Dulgerian: “They thought I was running the regular out route, and when I cut up and the corner fell. I knew I was gone.”
Paoletti and Dulgerian worked on their timing and chemistry extensively after their sophomore year.
Dulgerian: “We started playing together in weighted ball a little. Every practice year and then junior and senior year, we lifted together, we stayed and threw.”
Gicking: “They put a lot of extra time beyond the regular hours throwing together, lifting together, to build that chemistry.”
Play 5 | 2017 vs. Garnet Valley
Paoletti: “I’ve matured a lot since here; when I was younger, I wouldn’t wait and take the routes they gave me. They have about six or seven guys in the box. A younger me would wait and see if I could get the ball a little deeper, but instead, I hit Dash and he turned it into a big play.”
Dulgerian: “Saw the SS was lined up close and I knew Ant would find me.
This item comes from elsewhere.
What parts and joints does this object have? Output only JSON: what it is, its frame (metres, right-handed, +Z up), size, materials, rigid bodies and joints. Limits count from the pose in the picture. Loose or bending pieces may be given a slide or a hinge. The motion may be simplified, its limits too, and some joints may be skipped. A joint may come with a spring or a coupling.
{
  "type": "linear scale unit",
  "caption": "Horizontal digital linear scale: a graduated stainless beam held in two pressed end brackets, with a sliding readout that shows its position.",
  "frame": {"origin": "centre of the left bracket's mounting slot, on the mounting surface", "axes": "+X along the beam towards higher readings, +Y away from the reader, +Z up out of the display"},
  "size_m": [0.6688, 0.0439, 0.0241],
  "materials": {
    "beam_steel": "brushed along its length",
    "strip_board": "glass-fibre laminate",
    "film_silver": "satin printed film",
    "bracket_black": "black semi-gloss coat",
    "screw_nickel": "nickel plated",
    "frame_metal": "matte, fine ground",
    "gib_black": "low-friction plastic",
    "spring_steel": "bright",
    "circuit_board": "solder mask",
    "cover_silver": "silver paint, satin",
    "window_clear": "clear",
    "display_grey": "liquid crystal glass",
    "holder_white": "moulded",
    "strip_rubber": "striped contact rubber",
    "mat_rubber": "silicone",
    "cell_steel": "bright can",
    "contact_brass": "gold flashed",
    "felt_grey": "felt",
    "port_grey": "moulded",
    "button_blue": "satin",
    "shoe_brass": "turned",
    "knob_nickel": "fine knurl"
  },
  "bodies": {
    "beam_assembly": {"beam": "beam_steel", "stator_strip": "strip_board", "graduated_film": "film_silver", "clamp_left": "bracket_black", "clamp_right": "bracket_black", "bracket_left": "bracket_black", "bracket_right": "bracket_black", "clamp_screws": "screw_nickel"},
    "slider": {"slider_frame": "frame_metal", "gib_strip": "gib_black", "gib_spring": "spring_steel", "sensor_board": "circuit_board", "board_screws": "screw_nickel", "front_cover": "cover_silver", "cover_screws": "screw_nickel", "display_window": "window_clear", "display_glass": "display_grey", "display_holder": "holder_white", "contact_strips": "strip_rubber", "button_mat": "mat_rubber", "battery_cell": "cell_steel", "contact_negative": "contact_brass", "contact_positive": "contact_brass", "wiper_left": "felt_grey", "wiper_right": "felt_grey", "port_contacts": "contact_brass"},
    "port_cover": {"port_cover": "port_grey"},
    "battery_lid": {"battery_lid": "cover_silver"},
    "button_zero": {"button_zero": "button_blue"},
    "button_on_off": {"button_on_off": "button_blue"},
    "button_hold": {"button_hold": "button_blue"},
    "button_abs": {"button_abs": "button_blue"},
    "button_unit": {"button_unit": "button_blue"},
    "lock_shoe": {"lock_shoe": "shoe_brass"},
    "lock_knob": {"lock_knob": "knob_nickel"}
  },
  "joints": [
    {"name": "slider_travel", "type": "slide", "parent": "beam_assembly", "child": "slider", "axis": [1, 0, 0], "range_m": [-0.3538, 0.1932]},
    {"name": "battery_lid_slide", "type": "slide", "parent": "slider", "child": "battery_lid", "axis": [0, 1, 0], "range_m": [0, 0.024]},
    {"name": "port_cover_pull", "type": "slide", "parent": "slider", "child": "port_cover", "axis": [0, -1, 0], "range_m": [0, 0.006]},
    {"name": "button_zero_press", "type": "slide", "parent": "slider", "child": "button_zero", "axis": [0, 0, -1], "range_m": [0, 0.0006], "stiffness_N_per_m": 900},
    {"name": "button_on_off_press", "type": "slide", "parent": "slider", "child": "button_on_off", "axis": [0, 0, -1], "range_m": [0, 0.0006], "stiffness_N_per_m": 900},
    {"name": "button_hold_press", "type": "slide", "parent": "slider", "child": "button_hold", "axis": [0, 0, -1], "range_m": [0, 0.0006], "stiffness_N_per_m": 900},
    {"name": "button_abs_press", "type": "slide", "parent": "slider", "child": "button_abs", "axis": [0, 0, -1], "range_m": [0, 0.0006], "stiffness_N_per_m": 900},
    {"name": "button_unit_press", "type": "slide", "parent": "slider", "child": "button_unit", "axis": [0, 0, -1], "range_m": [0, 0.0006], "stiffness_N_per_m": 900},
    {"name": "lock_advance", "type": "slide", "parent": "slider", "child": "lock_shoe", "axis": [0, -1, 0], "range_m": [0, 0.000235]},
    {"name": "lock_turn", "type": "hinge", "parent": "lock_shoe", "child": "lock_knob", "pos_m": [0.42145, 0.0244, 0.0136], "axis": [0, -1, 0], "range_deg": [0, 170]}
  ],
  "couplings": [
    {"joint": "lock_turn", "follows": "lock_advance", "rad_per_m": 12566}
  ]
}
I thought I was out that play, but I don’t really know how the bobbling happened.”
Play 6 | 2017 vs. Garnet Valley
Gicking: “We motion into trips and roll the protection. Same read, curl, wheel, and flat route combos. He stays inside the kick out block to make the guy miss, steps up in the pocket and finds Dash again.”
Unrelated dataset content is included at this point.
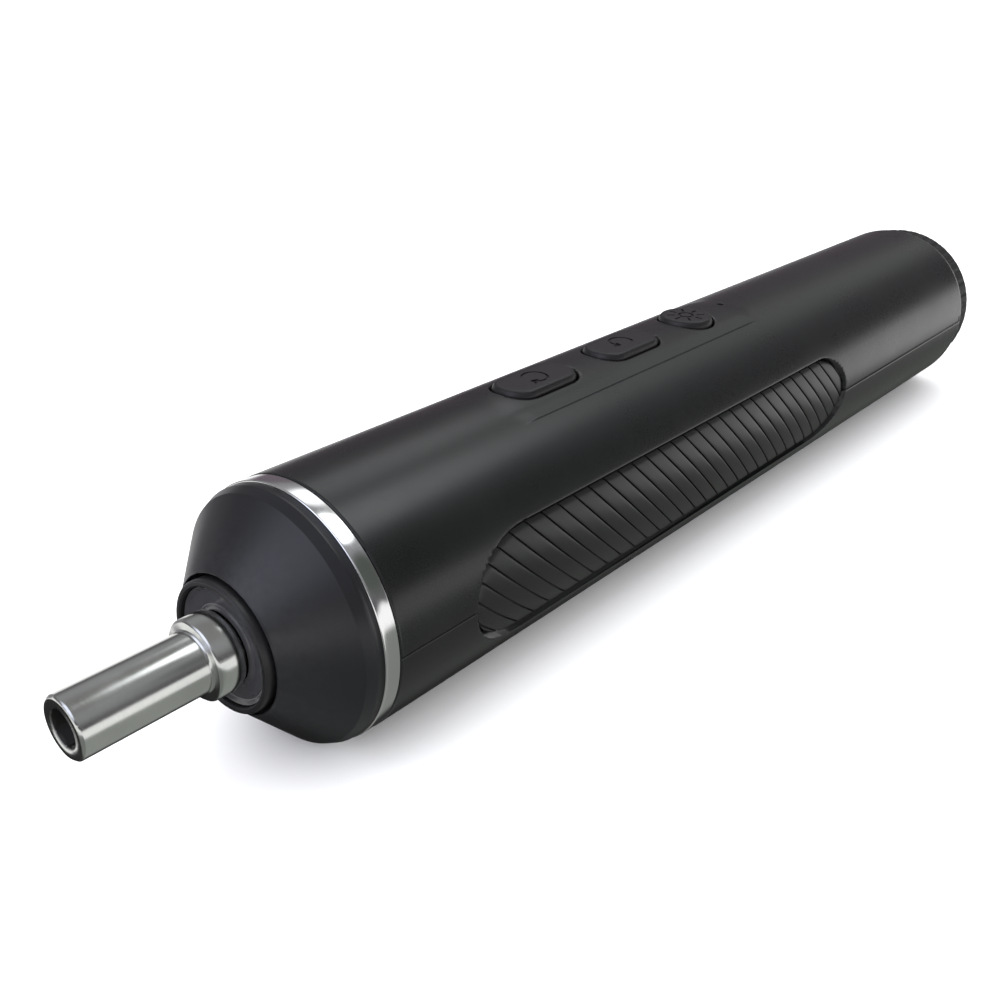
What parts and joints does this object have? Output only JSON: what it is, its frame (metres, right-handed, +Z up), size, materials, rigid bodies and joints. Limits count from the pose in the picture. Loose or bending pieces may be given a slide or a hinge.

Paoletti: “We’re rolling to the right. Edge rusher comes upfield and the tackle does a good job washing him down. This is a stop route so Dash is going 15 yards and he finds a place to get open. I stepped up and found him. There was no one around him, and he made a great catch.”
Dulgerian: “I just found the soft spot. I cut the route short and sat and waited for Ant.”
Gicking: “From both of their standpoints. Two years ago, they would’ve probably run the full route, but they’ve figured out how to sit down and find the soft spot in the zone and they kinda know each other enough to find each other there.”